Photo Information

Colton Dike meets his father, Sgt. Matthew Dike of Combat Logistics Battalion-26, for the first time at a return and reunion event March 23, 2009, at Camp Lejeune, N.C. Dike returned after a seven-month deployment with the 26th Marine Expeditionary Unit. The CLB had 10 families with newborns who met their fathers for the first time at the reunion, Monday.

Photo by Lance Cpl. Randy Little

26th MEU returns

24 Mar 2009 | Cpl. Jason D. Mills 26th Marine Expeditionary Unit

The 26th Marine Expeditionary Unit, which includes about 2,200 Marines and sailors, returned to Camp Lejeune, N.C., from the ships of the USS Iwo Jima Amphibious Ready Group beginning March 23 after a seven-month deployment which began August 25, 2008.

While in the 5th and 6th Fleet Areas of Operation, the MEU supported regional security and stability sometimes as a show of force and other times as a helping hand. Besides supporting operations in Iraq and off the Horn of Africa, the MEU also conducted numerous Theater Security Cooperation exercises designed to bolster international relations and improve the military efficiency of regional allies.

Shortly after deploying, the MEU’s CH-53E Super Stallions were detached and sent to Iraq to support Marine Aircraft Group-16 operating out of Al Asad. The detachment included more than 50 Marines and sailors, and spent six months supporting operations there.

The MEU also conducted counter-piracy operations near the coast of Somalia in cooperation with the U.S. Navy and Coast Guard. Though the mission was not expected, the MEU was well-suited to help with the piracy operations in the Gulf of Aden, explained the MEU’s commanding officer, Col. Mark J. Desens.

“Counter piracy was not on the list of things we were tasked to be prepared to do, but again, our job as Marines is to accomplish the mission. You find a way to contribute,” he said “… It was unanticipated, but we did the mission analysis and made a very strong contribution to the operation. “

The MEU operated in both the 5th and 6th Fleet Areas of Operations at various times during the deployment.  They traversed the waters of the Mediterranean, the Red Sea, the Gulf of Aden and the Arabian Gulf, as well as countries such as France, Italy, Spain and the many nations surrounding the Arabian Peninsula.

During their time in 6th Fleet, the MEU’s Marines also had the opportunity to participate in some community relation projects during two ports of call. In Sicily, Marines and sailors gave freely of their liberty for the opportunity to improve the grounds of the Cassa Della Beneficenza Orphanage in Floridia, Sicily. In Rota, Spain, the MEU again sent teams forth to work landscaping at La Cartuja Monastery and to deliver sports equipment and school supplies to orphans at Hogar Nuestra Sra Del Rosario Orphanage.

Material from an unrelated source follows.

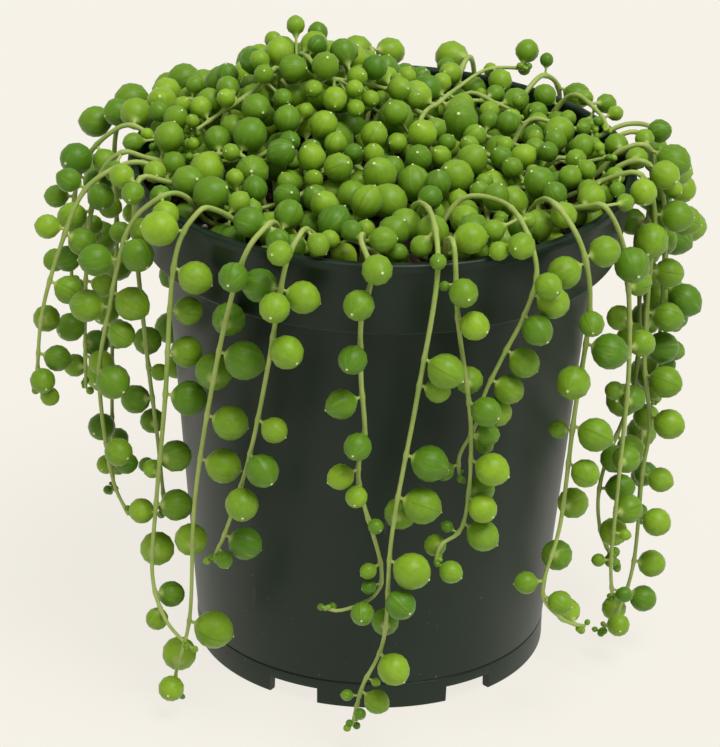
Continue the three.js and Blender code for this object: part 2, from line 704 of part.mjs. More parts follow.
addPiece("pot", potSolid(), 0x34423d, 0.45);
addPiece("soil", soilSolid(), 0x2a211b, 1);
for (const { name, route, leaves } of stems) {
  let leafyStem = solid(stemBody(route));
  for (const leaf of leaves) leafyStem = leafyStem.add(solid(leafBody(leaf)));
  addPiece(name, leafyStem, 0x6fa03a, 0.4);
}

export default group;
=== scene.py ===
"""A potted string of pearls: the looks of its pot, soil, stems and leaves.

Lengths in this script are millimetres until a mesh is made, which is in metres. An angle round the
pot is in degrees: 0 is the front (-Y), 90 the right (+X), 180 the back.
"""

import math

import bpy
import numpy as np
from mathutils import Matrix, Vector


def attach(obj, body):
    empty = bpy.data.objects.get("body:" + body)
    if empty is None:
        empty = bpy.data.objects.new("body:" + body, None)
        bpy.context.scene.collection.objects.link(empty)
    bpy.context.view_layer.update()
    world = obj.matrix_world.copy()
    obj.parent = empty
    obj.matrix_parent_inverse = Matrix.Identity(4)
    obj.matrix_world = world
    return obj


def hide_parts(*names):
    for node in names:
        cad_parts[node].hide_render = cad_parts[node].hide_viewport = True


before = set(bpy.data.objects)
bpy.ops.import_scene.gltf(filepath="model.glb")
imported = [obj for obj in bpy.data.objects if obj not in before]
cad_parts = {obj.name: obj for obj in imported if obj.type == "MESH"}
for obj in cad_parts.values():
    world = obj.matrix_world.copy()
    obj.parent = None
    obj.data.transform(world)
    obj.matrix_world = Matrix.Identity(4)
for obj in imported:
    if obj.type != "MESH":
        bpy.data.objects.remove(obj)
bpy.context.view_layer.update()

MM = 0.001

# ---------- the pot ----------

POT_HEIGHT = 114
RIM_RADIUS = 55
LIP_WIDTH = 2.2
LIP_HEIGHT = 2
LIP_PROUD = 0.5
COLLAR_HEIGHT = 17.5
COLLAR_FOOT = 52
BODY_TOP = 47
BODY_FOOT = 38.8
WALL = 1.4
FOOT_BAND = 6.2
FOOT_RING = 2
FLOOR_UNDER = 4
FLOOR_THICK = 1.5
NOTCH_ANGLES = (-25, 35, 95, 155, 215, 275)
NOTCH_WIDTH = 11.5
NOTCH_HEIGHT = 3.6
DRAIN_RADIUS = 4
DRAIN_DISTANCE = 29

LEDGE = POT_HEIGHT - COLLAR_HEIGHT
LIP_FOOT = POT_HEIGHT - LIP_HEIGHT
LIP_INSIDE = RIM_RADIUS - LIP_WIDTH
GAP = 0.3

# ---------- the soil ----------

SOIL_AT_WALL = 103
SOIL_DOME = 4
SOIL_ROUGH = 0.7
ROOT_DEPTH = 3
UPRIGHT = 1.5

# ---------- the stems and leaves ----------

LEAF_STALK = 1.3
LEAF_TIP = 0.12
STEP = 1.25
MOUND_EDGE = 116
MOUND_RISE = 17
MOUND_PEAK = (-17, 14)
MOUND_SPREAD = 24

# Where each trailing stem stands in the soil, as (angle, distance), then its way over the rim and
# down to its tip, as (angle, distance, height).
TRAILING = {
    "front_1": [(-38, 31), (-42, 57, 119), (-45, 60.5, 108), (-47, 61, 75), (-49.5, 61, 50), (-50, 61.5, 32),
                (-44, 63, 24), (-37, 63, 20)],
    "front_2": [(-27, 37), (-25, 56.5, 120), (-28, 60.5, 113), (-33, 61, 90), (-39, 60, 55), (-41, 59, 25),
                (-45, 59, 9), (-43, 60, 4)],
    "front_3": [(-14, 30), (-17, 57, 120), (-19, 60, 113), (-22, 60.5, 90), (-26, 60, 68), (-32, 59, 48),
                (-35.5, 59, 40)],
    "front_4": [(-5, 38), (-4, 56.5, 120), (-1.5, 60, 114), (-3.3, 60, 104), (-3, 60, 90), (-2, 60, 78),
                (-3, 59, 66), (2, 57.5, 46), (1, 57, 38), (-6, 58, 34.5), (-10, 58, 35)],
    "front_5": [(9, 27), (13, 33, 118), (13, 48, 121), (11.3, 60.5, 113), (8, 61, 86), (4, 61, 55),
                (3, 61, 30), (-1, 59, 17), (-3, 59, 7)],
    "front_6": [(17, 41), (15.5, 57, 118.5), (16, 60, 103), (19.5, 60, 78), (19, 59.5, 56), (14, 60, 51),
                (13, 60.5, 46)],
    "front_7": [(17, 34), (29, 34, 118), (36, 42, 120), (33, 54, 120), (32.5, 60.5, 112), (30.5, 60, 102.5),
                (27, 58.5, 93.5), (23.5, 57, 84), (22, 56, 76), (19, 55, 69), (19.5, 55, 63)],
    "front_8": [(54, 36), (47, 46, 119.5), (42, 57.5, 120.5), (44, 61.5, 112), (46.5, 61, 98),
                (44, 60.5, 75), (42, 60, 50), (38, 60, 35), (44, 60, 26), (52, 60, 21)],
    "right_1": [(61, 23), (56, 57, 118), (59, 60.5, 106), (63, 60.5, 80), (64, 59, 50), (66, 57.5, 30),
                (70, 57, 18)],
    "right_2": [(94, 38), (92, 57, 118), (96, 59, 108), (98, 58, 84), (91, 57, 62), (77, 51.5, 45),
                (75, 52, 33), (78, 55.5, 23)],
    "right_3": [(75, 28), (75, 57, 118.5), (80, 59.5, 108), (81, 59, 90), (81, 59, 72), (80.5, 61, 57),
                (80, 60, 45), (81, 59, 22), (79, 56, 10), (76, 52, 6)],
    "right_4": [(84, 42), (84, 57, 117.5), (88, 61, 107), (90, 62, 85), (88, 61.5, 68), (86, 61, 58)],
    "right_5": [(106, 30), (106, 57, 117.5), (111, 64.5, 112.5), (117, 72, 100), (119.5, 74.3, 82),
                (118, 73, 60)],
    "left_1": [(-53, 38), (-54, 57, 118.5), (-59, 62, 110), (-61, 65.5, 90), (-62, 67, 74), (-60, 65, 52),
               (-58, 62, 43)],
    "left_2": [(-65, 27), (-64, 57, 118.5), (-64, 58, 108), (-62, 56, 80), (-60, 54, 58), (-58, 53, 40)],
    "left_3": [(-75, 38), (-73, 57, 118.5), (-74, 65.5, 113), (-74, 70.7, 101), (-74.5, 75, 84),
               (-75, 76, 66)],
    "left_4": [(-83, 29), (-81, 57, 117.5), (-84, 62, 108), (-86, 64, 85), (-84, 64, 60)],
    "left_5": [(-98, 38), (-96, 57, 117.5), (-96, 65, 109), (-96, 68, 95), (-96, 68, 78)],
}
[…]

With the USS Iwo Jima, the MEU also had a number of influential visitors during its seven-month deployment. Some of these visitors included the U.S. Secretary of the Navy, the Ambassador to Spain, Spanish Minister of Defense, former Marine and actor R. Lee Ermey, and a host of general officers from countries throughout 5th and 6th fleet.

These visits are an integral part of theater security, Desens explained. The most effective way to fight terrorism is to train friendly militaries to combat terror and violence within their own borders.  

“What that means to me" he said, "is that you need friends. You need to reinforce your allies and you need to be good ambassadors. The Marines of the 26th MEU did that magnificently in every way.”

While deployed the MEU had multiple opportunities to showcase their expeditionary nature and use the skills they honed during the six-month pre-deployment training period. Desens explained his Marines conducted bilateral training for humanitarian assistance and disaster relief, noncombatant evacuation operations and put into effect a full range of MEU capabilities. He said the 26th MEU was fully prepared to roll into Afghanistan or Iraq if called upon to do so.

 “You set out to be prepared to do all that. You’ve got to be ready to go wherever you’re told to go. Our mission is to train this big force to be successful in a wide range of missions. It’s very challenging and, I think, a hell of a lot of fun.”

In the end, Desens said of the Marines, “They were magnificent in every way. They executed perfectly, took care of each other and are coming home safely.”